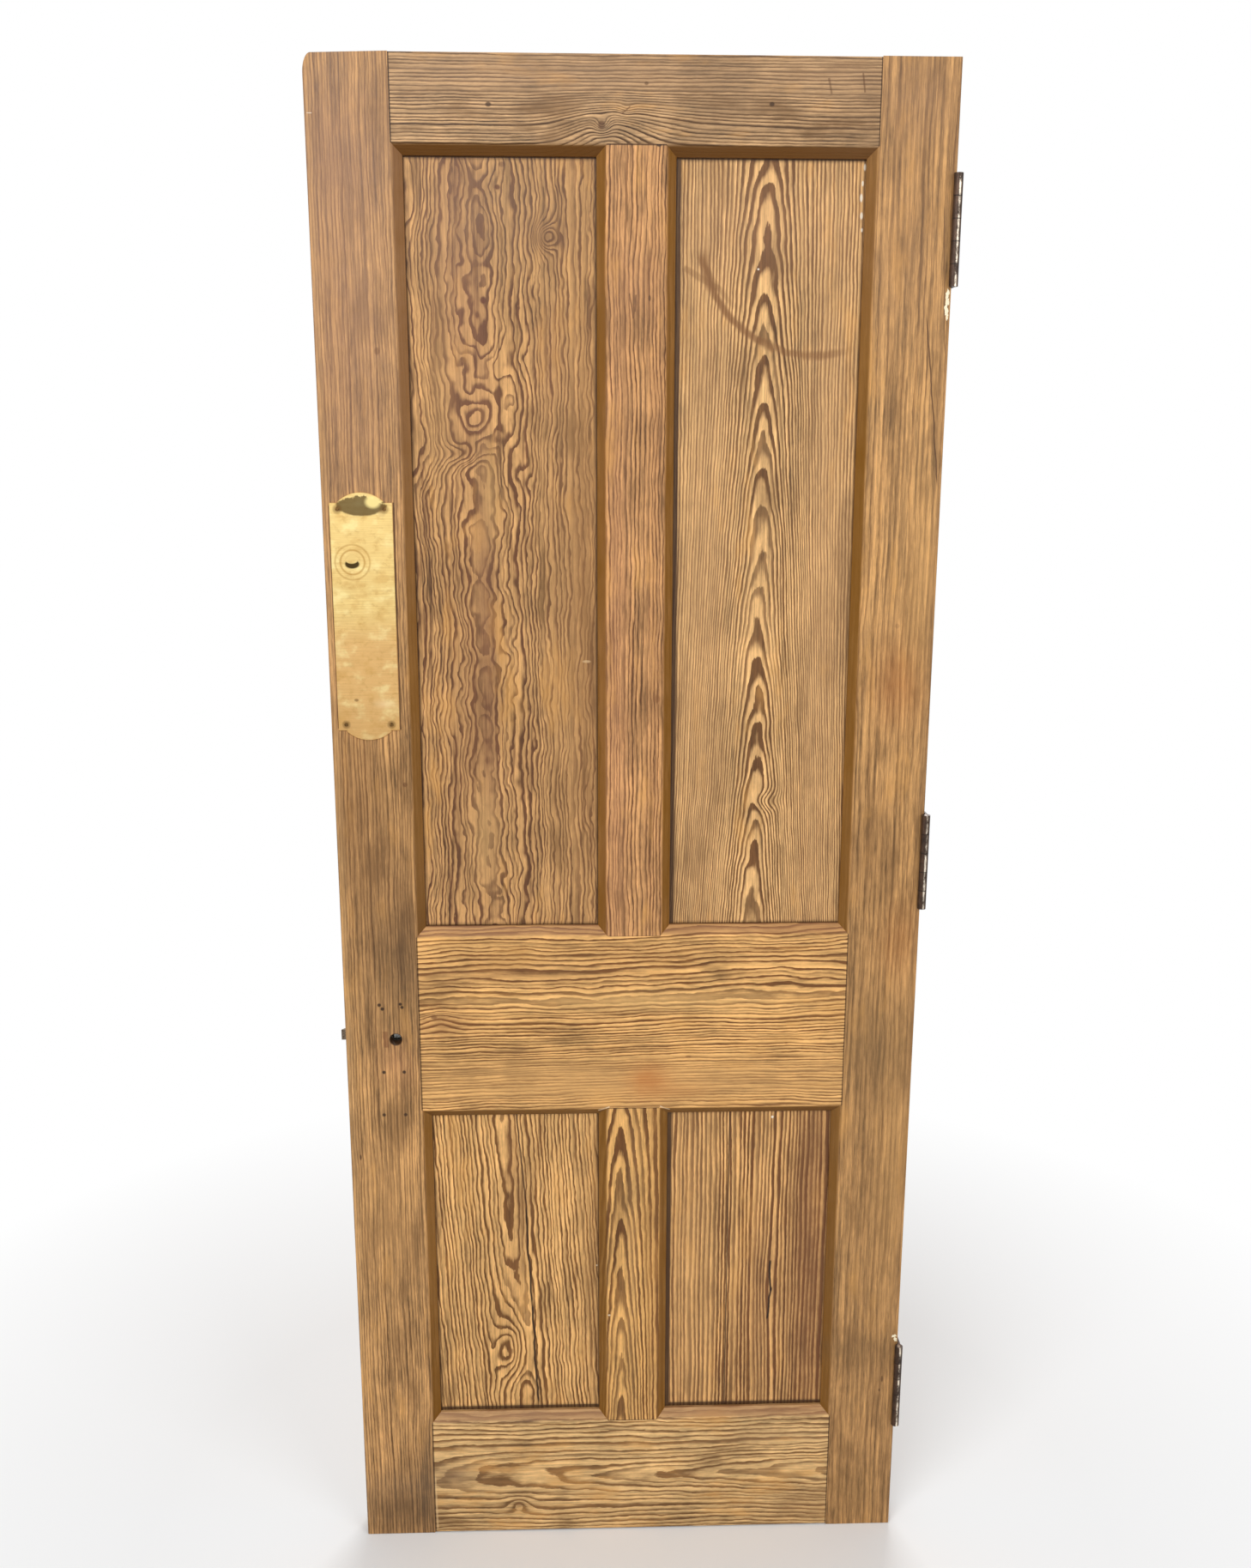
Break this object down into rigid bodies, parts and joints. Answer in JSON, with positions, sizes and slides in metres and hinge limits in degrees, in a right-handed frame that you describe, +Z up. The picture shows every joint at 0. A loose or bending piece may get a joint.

---

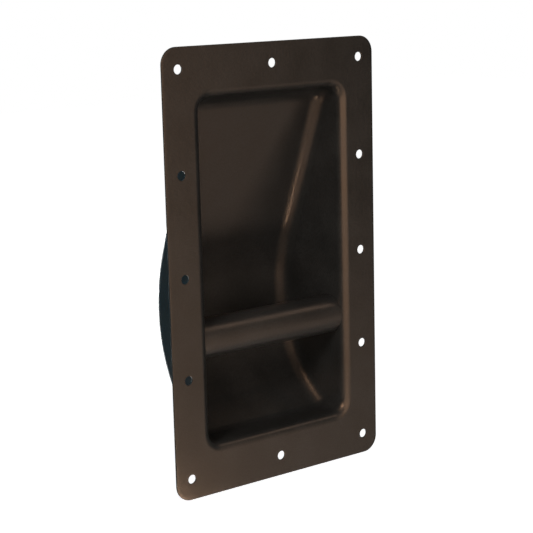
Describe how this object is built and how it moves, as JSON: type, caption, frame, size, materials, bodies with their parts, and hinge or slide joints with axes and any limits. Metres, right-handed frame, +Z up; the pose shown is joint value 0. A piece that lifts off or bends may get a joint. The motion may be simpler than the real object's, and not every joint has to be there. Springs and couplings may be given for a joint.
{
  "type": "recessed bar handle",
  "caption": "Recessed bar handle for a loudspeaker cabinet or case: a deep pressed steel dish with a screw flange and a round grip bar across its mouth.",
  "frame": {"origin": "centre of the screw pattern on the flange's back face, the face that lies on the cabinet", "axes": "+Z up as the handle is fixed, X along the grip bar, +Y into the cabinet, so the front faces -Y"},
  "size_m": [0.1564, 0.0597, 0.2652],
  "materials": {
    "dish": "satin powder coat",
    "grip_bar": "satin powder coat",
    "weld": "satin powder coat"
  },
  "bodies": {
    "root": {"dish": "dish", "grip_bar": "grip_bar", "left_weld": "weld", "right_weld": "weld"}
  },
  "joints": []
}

==

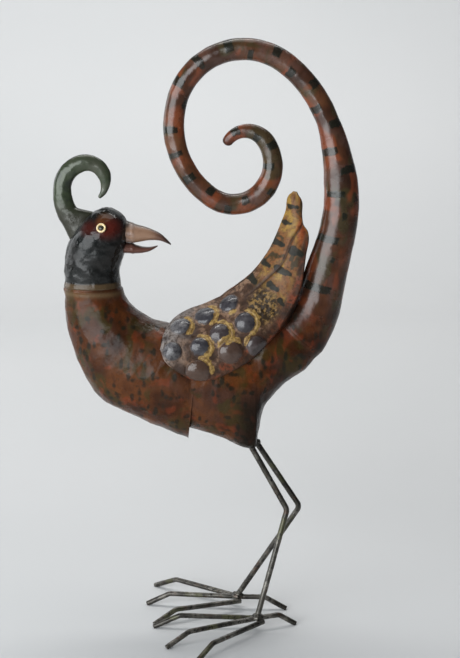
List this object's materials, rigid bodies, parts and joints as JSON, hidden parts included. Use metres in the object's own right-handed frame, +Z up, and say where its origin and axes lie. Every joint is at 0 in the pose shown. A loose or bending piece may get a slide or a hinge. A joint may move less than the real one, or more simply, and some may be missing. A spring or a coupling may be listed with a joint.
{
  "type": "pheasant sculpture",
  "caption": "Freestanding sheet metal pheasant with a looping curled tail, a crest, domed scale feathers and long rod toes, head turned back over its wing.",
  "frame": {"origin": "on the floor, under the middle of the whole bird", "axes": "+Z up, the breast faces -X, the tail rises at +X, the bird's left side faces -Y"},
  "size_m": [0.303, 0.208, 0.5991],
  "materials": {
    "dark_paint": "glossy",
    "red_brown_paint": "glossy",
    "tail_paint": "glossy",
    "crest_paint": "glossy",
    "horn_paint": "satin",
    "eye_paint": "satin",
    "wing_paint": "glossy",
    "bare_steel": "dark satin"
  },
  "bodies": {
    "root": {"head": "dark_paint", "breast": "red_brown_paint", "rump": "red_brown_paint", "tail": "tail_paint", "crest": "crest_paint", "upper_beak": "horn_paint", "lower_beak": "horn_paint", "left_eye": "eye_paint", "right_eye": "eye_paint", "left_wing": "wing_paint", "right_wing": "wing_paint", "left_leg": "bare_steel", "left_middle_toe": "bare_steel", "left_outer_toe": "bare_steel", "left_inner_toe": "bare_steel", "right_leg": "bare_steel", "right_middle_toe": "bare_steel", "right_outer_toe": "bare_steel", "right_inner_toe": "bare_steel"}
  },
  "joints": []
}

[What this task involves]:
Show every line in the entries where the string "into" occurs.

[Solution below]:
Break this object down into rigid bodies, parts and joints. Answer in JSON, with positions, sizes and slides in metres and hinge limits in degrees, in a right-handed frame that you describe, +Z up. The picture shows every joint at 0. A loose or bending piece may get a joint.
  "frame": {"origin": "centre of the screw pattern on the flange's back face, the face that lies on the cabinet", "axes": "+Z up as the handle is fixed, X along the grip bar, +Y into the cabinet, so the front faces -Y"},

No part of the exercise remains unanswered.